De jure Mayor of Donetsk, Ukraine

Oleksandr Oleksiyovych Lukyanchenko (Олександр Олексійович Лук'янченко, Александр Алексеевич Лукьянченко; born 30 August 1947) is the de facto former mayor of the city of Donetsk, Ukraine. Under Ukrainian law, he is the de jure Mayor since 2014.

==Life==
He was born to a Russian-speaking Ukrainian family in the village of Berdychi, in Donetsk Oblast. He attended primary school in the village of his birth, and secondary school in Avdiivka. In 1962, he entered the Makiivka Civil Engineering Institute, and then served in a tank corps in the Soviet Army. After his service in the army, he worked as a chief engineer at multiple factories in Donetsk.

After the collapse of the Soviet Union, he became vice-president of the city administration in Donetsk city on 27 November 1992. From 1994 to 1996, he worked in the Donetsk regional state administration, where he also achieved the post of vice-president.

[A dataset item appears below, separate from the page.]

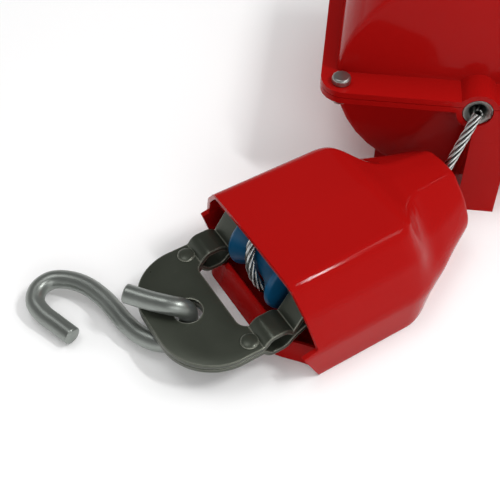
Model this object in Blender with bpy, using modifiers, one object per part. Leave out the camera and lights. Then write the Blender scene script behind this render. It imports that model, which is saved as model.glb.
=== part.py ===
"""Come-along winch: a hook end with its cable eye, and the geared-down hand winch that draws it in.

The hook end lies at the origin. Its pull axis is X, its hook points to -X, its base stands on z = 0.
The winch stands behind it, turned by WINCH_YAW, joined to it by one steel cable.
"""
import math

import bmesh
import bpy
import numpy as np

MM = 0.001

# ---- driving dimensions -------------------------------------------------------------------------
# clearances
GAP = 0.3 * MM                   # between touching pieces
RUNNING = 0.3 * MM               # between a pin and its bore, on the radius
SIDE_PLAY = 0.6 * MM             # between a turning piece and the face beside it

# hook end: cover
COVER_WALL = 2.2 * MM
COVER_MOUTH = -6.5 * MM          # top edge of the mouth
COVER_NOTCH = -1.6 * MM          # foot of the mouth's slanted side edge
COVER_LIP = -9.5 * MM            # tip of each side lip
COVER_CREASE = 57.5 * MM         # rear end of the flat top
COVER_TAIL = 75.0 * MM           # where the narrow tail starts
COVER_END = 100.0 * MM           # rear end
COVER_HALF = 48.0 * MM           # half width at the base
COVER_TOP_HALF = 31.0 * MM       # half width of the flat top
COVER_HEIGHT = 49.0 * MM
TAIL_HEIGHT = 40.0 * MM
TAIL_HALF = 27.0 * MM
LIP_HEIGHT = 20.0 * MM
FRONT_WALL_THICK = 5.5 * MM
FRONT_WALL_HALF = 36.0 * MM
FRONT_WALL_HEIGHT = 14.0 * MM
FRONT_WALL_MIDDLE = 18.5 * MM    # half width of its high middle
COVER_SEAM = 6.0 * MM            # height of the joint between the shells
BOSS_RADIUS = 8.0 * MM
SCREW_RADIUS = 1.8 * MM
SCREW_HEAD = 3.4 * MM
SCREW_X = 74.0 * MM
SCREW_Y = 24.0 * MM
EXIT_RADIUS = 5.6 * MM           # cable hole in the tail

# hook end: cable, spool and axle
CABLE_RADIUS = 2.4 * MM
AXLE_X = 10.0 * MM
AXLE_Z = 27.5 * MM
AXLE_RADIUS = 4.5 * MM
AXLE_HALF = 38.5 * MM
SPOOL_RADIUS = 18.6 * MM
SPOOL_HALF = 17.0 * MM
GROOVE_RADIUS = 13.0 * MM        # floor of the cable's groove
SPACER_RADIUS = 8.5 * MM
SLEEVE_START = 56.0 * MM         # pressed sleeve on the cable's eye
SLEEVE_LENGTH = 20.0 * MM
SLEEVE_WALL = 2.4 * MM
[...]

Then, he spent two years as the director-general of the highway administration of Donetsk Oblast. He was nominated vice-mayor of Donetsk city, under Volodymyr Rybak, who he replaced as mayor in 2002 after 31 March municipal elections. He was re-elected on 26 March 2006, and again on 31 October 2010.

His role came to prominence during the 2014 pro-Russian unrest in Ukraine. Lukyanchenko has criticised separatists affiliated with the Donetsk People's Republic and the post-Euromaidan Ukrainian government. Lukyanchenko left the city of Donetsk for Kyiv in early July, after he had received death threats from members of the Donetsk People's Republic. He said he would continue to run the city administration from Kyiv until he was able to return to Donetsk.